The term 'Crag' has been applied to shelly sands of which the British Pliocene beds are largely composed. The oldest British Pliocene strata are supposed to be the Lenham Beds, occurring in 'pipes' on the Chalk of the North Downs, which are referred to the Lower Coralline Crag, and some writers believe that the St Erth beds of Cornwall are of similar age[106]. The former are ferruginous sands, and the latter shelly sands and clays. The higher beds of the Coralline Crag are found in Suffolk, and are largely calcareous, being made of remains of polyzoa, molluscs, and other invertebrates. They were probably deposited in deeper water than the rest of the British Pliocene strata, and contain a far larger percentage of carbonate of lime. The Red Crag consists of ferruginous shelly sands, of the nature of sand-banks, formed near land; while the Norwich Crag is of a still more littoral character, and contains remains of land shells and the bones of mammalia mingled with the marine shells of the coast. The higher Pliocene deposits are also coastal accumulations, even the so-called Forest bed being a deposit and not a true surface soil, as proved by the observations of Mr Clement Reid. At the summit of the Cromer 'Forest' Series, however, is a true freshwater bed. These British deposits appear to have been laid down on a coast line which formed one side of the estuary of a large river, of which the present Rhine is the 'betrunked' portion (to use a term introduced by Prof. W. M. Davis)[107].
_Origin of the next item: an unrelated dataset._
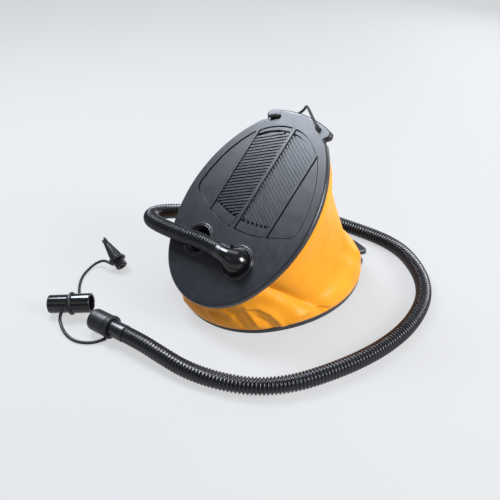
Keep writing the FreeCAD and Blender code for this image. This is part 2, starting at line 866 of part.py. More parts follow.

[Footnote 106: See Clement Reid, _Nature_, 1886, p. 342; and Kendall and Bell, _Quart. Journ. Geol. Soc._, vol. XLII. p. 201.]
[Footnote 107: See a paper by Mr F. W. Harmer, "On the Pliocene Deposits of Holland, and their relationship to the English and Belgian Crags," _Quart. Journ. Geol. Soc._, vol. LII. p. 748.]
On the European continent, marine Pliocene beds are found in Belgium and Italy. The former deposits greatly resemble our Crags, whilst the latter are of interest on account of the mixture of volcanic beds with marine sediments in Sicily, showing that the formation of Etna commenced in Pliocene times. Various deposits formed in inland basins are found in France and Germany, but the most remarkable occur in the Vienna basin, where Caspian conditions prevailed over large areas, and the ordinary strata alternate with chemical deposits of which the best-known are the celebrated rock salt masses of Wieliczka, near Cracow. At the same time volcanic activity was rife to the south of the Carpathian mountains. Other deposits, which are partly referable to the Pliocene period, occur in Greece at Pikermi, and in India in the Siwalik hills; these are celebrated for their remarkable mammals, as are the Pliocene strata of the Western territories of North America. The occurrence of marked earth-movements since Pliocene times is indicated by the nature of the deposits of Barbadoes, where radiolarian cherts have furnished two echinids which are described by Dr Gregory as deep-sea forms. These beds were once referred to the Miocene period, but there is good reason for assigning them to a later date, and correlating them with the Pliocene beds of other areas, in which case there must have been a considerable uplift in this region since Pliocene times, a fact of great theoretical importance.
The climatic conditions of Pliocene times show steady fall of temperature. The early Pliocene beds of Britain were deposited during the prevalence of warmer temperatures than those which now exist in the same area, but during later Pliocene times, the temperature was at first similar to that now prevailing, and afterwards distinctly colder, and we find in the upper Pliocene beds the remains of organisms of a northern type. In the uppermost deposit of the Cromer 'Forest' Series, the arctic birch and arctic willow indicate the commencement of the cold which culminated in the succeeding 'Great Ice Age.'
_The flora and fauna._ Little need be said of the Pliocene fossils: the flora approaches that of present times, and the invertebrates are in most cases specifically identical with those now living. The vertebrates alone differ markedly from living forms, being chiefly of extinct species, and in many cases belonging to extinct genera. It is interesting to find that the mammalian fauna of Pliocene times resembles the existing fauna of the area in which the beds are found, a fact long ago observed by Darwin. Thus the European Pliocene mammals are like existing European forms, whilst in Australia the mammalian terrestrial fauna consists of Marsupials, and in South America there are Edentata of Pliocene age[108].
[Footnote 108: The Pliocene fauna of Britain is described by Mr Searles V. Wood in the _Monographs of the Palæontographical Society_.]